Pecan Pie

Pecan Pie


  • Yield:8
  • Active time: 45 minutes
  • Total time:2 hours

Ingredients

  • For the crust:
  • 1 1/4 cups all-purpose flour (abou 6.25 ounces)
  • 1 teaspoon granulated sugar
  • 1/2 teaspoon salt
  • 1/2 cup (1 stick) ice cold butter, cut into small pieces
  • Up to 1/4 cup ice water
  • For the filling:
  • 6 tablespoons butter, melted
  • 1 cup dark brown sugar
  • 1/2 teaspoon salt
  • 3 eggs
  • 3/4 cup light corn syrup
  • 1 tablsepoon vanilla extract
  • 2 cups chopped toasted pecans

Directions

  1. 1.

    For the crust: Place flour, sugar, salt, and butter in food processor and pulse for 10 to 20 seconds until dough is consistency of coarse crumbs.
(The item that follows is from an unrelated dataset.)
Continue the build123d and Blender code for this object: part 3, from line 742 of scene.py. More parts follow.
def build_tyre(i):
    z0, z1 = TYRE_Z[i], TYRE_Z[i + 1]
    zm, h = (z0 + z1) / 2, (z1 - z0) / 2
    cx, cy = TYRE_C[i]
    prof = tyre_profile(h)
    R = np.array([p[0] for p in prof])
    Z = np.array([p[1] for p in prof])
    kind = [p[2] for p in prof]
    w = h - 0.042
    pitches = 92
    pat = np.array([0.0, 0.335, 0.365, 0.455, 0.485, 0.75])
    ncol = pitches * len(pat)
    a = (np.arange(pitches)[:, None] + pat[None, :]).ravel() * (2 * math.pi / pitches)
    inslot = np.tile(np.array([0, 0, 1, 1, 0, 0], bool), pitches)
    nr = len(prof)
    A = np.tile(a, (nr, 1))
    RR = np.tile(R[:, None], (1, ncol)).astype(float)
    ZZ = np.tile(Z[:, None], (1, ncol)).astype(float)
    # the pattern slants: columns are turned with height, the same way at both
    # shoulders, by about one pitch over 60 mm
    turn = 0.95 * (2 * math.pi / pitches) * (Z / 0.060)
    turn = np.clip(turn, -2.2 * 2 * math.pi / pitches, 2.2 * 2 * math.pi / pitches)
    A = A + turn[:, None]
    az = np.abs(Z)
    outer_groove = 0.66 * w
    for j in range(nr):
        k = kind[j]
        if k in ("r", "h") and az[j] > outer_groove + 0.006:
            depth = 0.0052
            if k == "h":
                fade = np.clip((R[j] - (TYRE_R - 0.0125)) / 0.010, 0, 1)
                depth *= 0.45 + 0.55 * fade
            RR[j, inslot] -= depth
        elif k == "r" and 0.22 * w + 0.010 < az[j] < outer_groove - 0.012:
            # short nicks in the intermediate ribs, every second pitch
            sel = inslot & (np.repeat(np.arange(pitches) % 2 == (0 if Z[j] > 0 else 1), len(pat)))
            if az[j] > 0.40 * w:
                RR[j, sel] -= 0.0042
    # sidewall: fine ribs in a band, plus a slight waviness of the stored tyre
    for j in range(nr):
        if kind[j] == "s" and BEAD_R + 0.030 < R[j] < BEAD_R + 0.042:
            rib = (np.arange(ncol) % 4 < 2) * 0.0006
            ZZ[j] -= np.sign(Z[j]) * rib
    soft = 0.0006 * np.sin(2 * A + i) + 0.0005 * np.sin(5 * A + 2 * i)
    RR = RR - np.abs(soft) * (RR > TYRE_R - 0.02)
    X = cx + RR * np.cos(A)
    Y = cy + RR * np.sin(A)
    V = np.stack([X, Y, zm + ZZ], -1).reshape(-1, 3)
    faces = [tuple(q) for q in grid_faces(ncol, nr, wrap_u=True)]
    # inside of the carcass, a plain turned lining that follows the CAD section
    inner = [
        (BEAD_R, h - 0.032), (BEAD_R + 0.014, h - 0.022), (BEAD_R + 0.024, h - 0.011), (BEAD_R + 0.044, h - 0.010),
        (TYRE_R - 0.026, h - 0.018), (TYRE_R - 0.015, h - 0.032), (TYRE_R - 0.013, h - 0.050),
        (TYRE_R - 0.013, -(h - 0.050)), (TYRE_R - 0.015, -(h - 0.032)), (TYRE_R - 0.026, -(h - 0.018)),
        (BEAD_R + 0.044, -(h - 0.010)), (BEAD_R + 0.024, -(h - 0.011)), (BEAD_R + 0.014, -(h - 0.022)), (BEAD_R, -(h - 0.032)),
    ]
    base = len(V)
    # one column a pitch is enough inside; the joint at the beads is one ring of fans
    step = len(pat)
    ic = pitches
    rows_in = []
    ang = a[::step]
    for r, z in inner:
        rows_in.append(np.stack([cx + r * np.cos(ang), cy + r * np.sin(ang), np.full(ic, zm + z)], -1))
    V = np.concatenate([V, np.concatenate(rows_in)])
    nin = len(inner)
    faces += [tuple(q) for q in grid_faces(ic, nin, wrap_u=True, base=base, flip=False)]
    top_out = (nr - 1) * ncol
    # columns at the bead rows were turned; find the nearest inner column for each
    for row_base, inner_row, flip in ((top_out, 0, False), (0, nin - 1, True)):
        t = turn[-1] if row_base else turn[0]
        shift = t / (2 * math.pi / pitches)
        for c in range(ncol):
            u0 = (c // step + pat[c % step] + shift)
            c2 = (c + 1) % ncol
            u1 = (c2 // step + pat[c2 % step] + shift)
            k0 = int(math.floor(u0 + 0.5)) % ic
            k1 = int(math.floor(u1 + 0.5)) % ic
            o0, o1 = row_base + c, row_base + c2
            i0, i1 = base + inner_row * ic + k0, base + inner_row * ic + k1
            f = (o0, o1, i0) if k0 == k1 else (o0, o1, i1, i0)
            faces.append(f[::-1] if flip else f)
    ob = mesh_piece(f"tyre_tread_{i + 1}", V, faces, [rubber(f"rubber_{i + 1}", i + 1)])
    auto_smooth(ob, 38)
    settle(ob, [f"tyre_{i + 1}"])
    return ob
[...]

Continue pulsing and add water 1 tablespoon at a time just until dough comes together. Transfer ball of dough to flat surface, press into 4-inch disc, wrap with plastic, and refrigerate for at least 1 hour. Remove from plastic roll into a 12-inch circle and transfer to pie plate. Cut off excess dough and crimp edges.

  2. 2.

    For the filling: Adjust oven rack to center position and heat oven to 350°F. Whisk together melted butter, brown sugar, salt, eggs, corn syrup, and vanilla. Fold in pecans. Pour filling into prepared pie crust. Bake for 50 to 60 minutes, until filling is just set.